FOR ALL FUTURE INVESTORS
OWNERSHIP
We do not believe that people should be prevented from investing in property – only that they should be prevented from investing in residential property and leaving it sit vacant – pushing up cost of living, feeding poverty rates, homelessness and financial stress for others, while focussing on personal wealth creation through aggressive tax minimisation – reducing their contribution to society as a whole.
We believe that those who purchase property and deliberately leave it vacant, should be affected by way of having their tax minimisation strategies reduced on a relative pro rata basis. So called ‘mum and dad investors’ do not leave their investment properties vacant as they simply cannot afford to. A vacancy levy, relative to the amount of tax minimisation claimed, directly affects only the wealthiest investors and discourages investment strategies that negatively impact on the rest of us.
FOR CURRENT INVESTORS
Residential investment properties, used for the purposes of negative gearing, will be subject to a vacancy levy – payable at a rate relative to the claimed deductions for the same financial year period. This levy, payable by owners of any residential property remaining vacant (excluding those vacant for a reasonable time period for the purposes of renovation), shall be applied as per the following.
- Any residential property remaining vacant for a period of no less than 60 days, but not exceeding 180 days, shall be subject to a levy equal to 50% of all deductions claimed for that property during that financial year, or $2500, whichever is the greater
- Any residential property remaining vacant for a period greater than 180 days, shall be subject to a vacancy levy equal to 100% of all deductions claimed for that property during that financial year, or $5,000, whichever is the greater
- All levies shall be deducted, by the Australian Taxation Office, prior to any tax refund being issued to the owner of the relevant property.
- Any monies that may be outstanding after the completion of the processing of any tax return, shall be due and payable to the Australian Taxation Office within 90 days.

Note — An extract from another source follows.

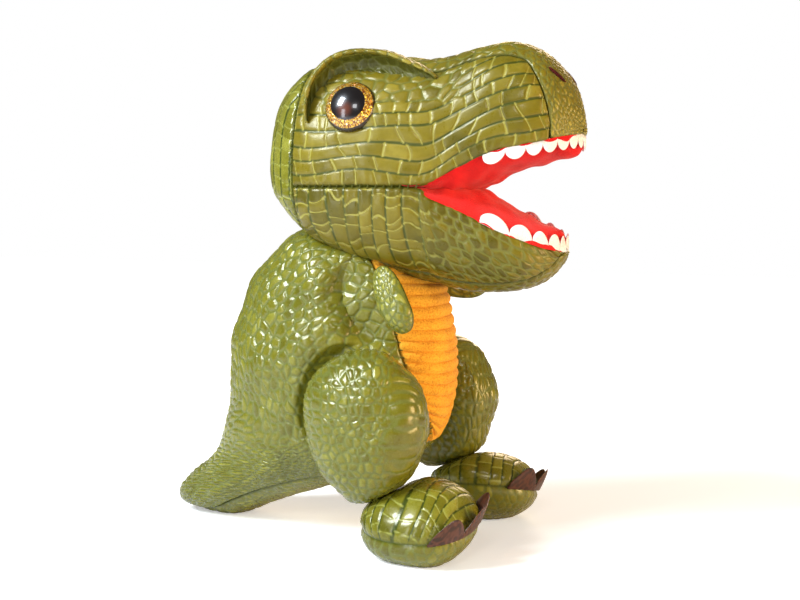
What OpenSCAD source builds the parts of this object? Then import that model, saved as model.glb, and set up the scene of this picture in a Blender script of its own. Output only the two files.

- No deductions will be claimable on any residential investment property where any prior vacancy levies have not been paid by the due date.
- A ‘reasonable time period for renovations’ as referred to above, shall be a time period not exceeding three months in any five year period (necessary renovations as a result of damage caused by natural disaster are exempt from this provision, except where it is deemed that delays have been deliberate in nature. Such deceptive behaviour, may, if deemed appropriate, be referred to the relevant authorities).
- Any owner of a residential investment property, who incurs a vacancy levy on 3 or more occasions, for any one property, shall, by that action, relinquish any right to claim a Capital Loss or Capital Gains Tax Discount, at any future point, for that same property.
- Rules for ‘current investors’ shall remain in force for a period of five years. Thereafter, such investors will be subject to the rules currently applicable to ‘future investors’.
FOR ALL FUTURE INVESTORS
- Negative gearing deductions may only be claimed on tenanted residential properties.
- Residential Investments must maintain a vacancy rate lower than 10% per annum in order to be considered as a tenanted investment.
- Exemptions, in full or in part, may apply in the event of damage due to natural disaster, provided such damage requires medium to large scale repairs.
- No other exemptions will apply.
- Properties that remain untenanted for more than 36 days during any year, forfeit any negative gearing claims against that property for that year.
- Any property that is subject to forfeiture of claims on three (3) or more occasions, will relinquish any right to claim a Capital Loss or Capital Gains Discount, at any future point, for that same property.
OWNERSHIP
- No financial benefit shall be claimable through the Australian Taxation Office, for the disposal of any residential property, where that sale is to any person deemed to be a ‘family member’.
- A ‘family member’ as referred to above, is any person defined as a ‘family member’ according to any definition held by the Australian Governments Departments of Taxation, Communities or Immigration and Border Protection.
- No person shall be permitted to purchase residential property, for the purposes of investment, who is not a citizen of Australia.
- Any residential investment properties, currently held by persons who are not citizens of Australia, or held by commercial entities owned in full or in part, by any person not a citizen of Australia, shall dispose of the property within 12 months.
- All funds raised by the vacancy levy will be directed into the development of emergency and long term affordable housing projects and regional area community development projects.